Unpopular


Sunday, March 03, 2002
Why would anyone want to write about music? Why would anyone want to read about music, or more specifically, why would anyone want to read ‘the music press’? I’m damned if I know.

I hate the music press. I’ve hated it for years, probably since the day I realised I didn’t give a good god damn about what anyone else thought about music, save for a few cherished souls, and heaven knows they didn’t write in the music press, and the kind of music they wrote about and I loved so much wasn’t covered in the music press anyway, so… I mean, I think I stopped bothering with the music press the day I realised I was only doing so out of a reflex action, falling into torpor like routines. Which is always a horrible reason to be doing anything.

I stopped reading the music press when I realised I could care less about whatever was deemed to be hip that week, and what was deemed to be old hat. I stopped reading the music press when I realised I was never going to find anyone who felt the same way about music as I did.

And that’s what makes such a mockery out of the whole idea of writing about music, or reading about music: you’re NEVER going to find someone who feels the same way about music, about ANYthing as you do yourself, locked into your own world within your four bedroom walls, or attic walls and tiny window that glances out over tops of garages, yellow Reliant Robin car parked in the street and Linkin Park hoodie hanging on clothes line, swaying in early March morning breeze, listening to The Millennium. I mean, it’s not going to happen. We’re all alone, and there’s no more gloriously alone experience in the world than listening to great Pop music. Which is why the personal stereo is the greatest invention ever… I mean, even when you’re in the midst of a stadium watching Britney Spears; you might for a fragmentary moment of your life connect with others around you, but essentially, that’s YOUR moment, that’s your love and desire, your aspirations and desolations. It’s no-one else’s. So why would you expect anyone else to capture that for you in words?

You wouldn’t.

You shouldn’t.

Let me tell you why I write about music. No, rephrase that: let me tell you why I write about music and why occasionally not despise what I write: I’m writing about me. For me. About me. It’s all me, me, me. As it should be. How can it be anything less, or anything more?

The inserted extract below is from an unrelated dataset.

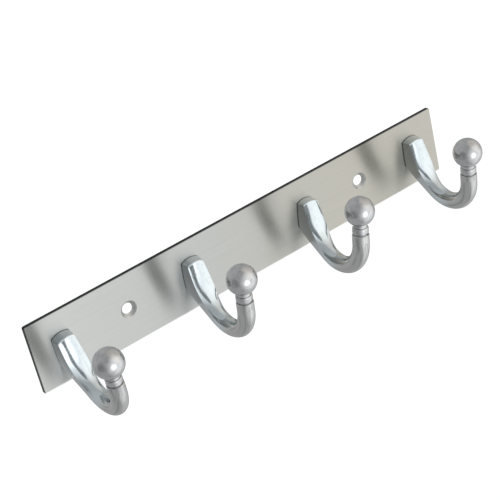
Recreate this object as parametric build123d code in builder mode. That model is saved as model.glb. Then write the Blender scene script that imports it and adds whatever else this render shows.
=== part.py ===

One of the things that impresses me most about people is the extent to which they go out of their way to record, to document their lives. This is why I love that idea of notebooks, and sketchbooks with scribbled notes and drawings showing the fleeting passing of seconds, thoughts, faces, the details of the world. This is why I love those people who wander around with a camera in their pockets every minute of the day, snapping at the apparently most benign things, making the moments concrete, cramming data into collections that will, yes, atrophy and decay, but will nevertheless last longer than the forever fragmenting and corrupting pathways of flimsy memories.

It’s all about ego.

Well, it is for me. Like I could care less about what anyone else thinks.

Except clearly I do. Clearly I get up out of my seat in front of this screen occasionally, and I leap around the room, just from reading the words of someone who, and this is the key, for THAT moment in time, connects with me. And naturally some connect more often than others, land more carefully placed precision strikes on my soul, and that’s as it should be. Degrees of desire, love and devotion, and all of that.

Clearly the words of others mean a lot to me, and in that sense of course I’m not alone. It’s just that when it comes right down to it, there’s only a tiny percentage out there who give that same occasional damn, whilst there’s a whole mass of others who, it seems, don’t. There’s a whole mass of people out there who will crowd excitedly around shop windows gazing at signs about mobile phone offers, whilst there might be just me, in the same street, marvelling at the way the paint is peeling off the side of that building, revealing the number 5 beneath. That’s not to say either way of going through the world is better, or worse, more or less ‘intelligent’; it’s just to say that my life is always, and was always going to be more solitary. Which is no big deal really.

So the same applies to the media: the handful of teenagers who might once have read the NME to see which philosophers Paul Morley was going to plug in relation to what new band will still be out there picking away at similar seams, only not in the NME. Whilst the masses of like-to-think-of-themselves-as-hip-kids who might once have read the NME to find out what names to drop into conversation down the pub on a Friday night, or what records to buy on a Saturday morning will still be doing exactly the same thing. Only they’ll be doing that name dropping at the Carling/NME festival thing or whatever the hell that actually is. I’ve had a press release for it actually, so I guess I should know, if only it hadn’t gone right in the bin, unread…

Because I mean, who cares? Why should I care? Why should you care?

I don’t.

You shouldn’t.

Because if you do really care, then you’ll not be wasting time mourning the loss of what you perceive as a ‘better’ past, but you’ll be out there digging around for those few voices that speak to you still. You’ll be ploughing your own furrows like you always did and hopefully always will.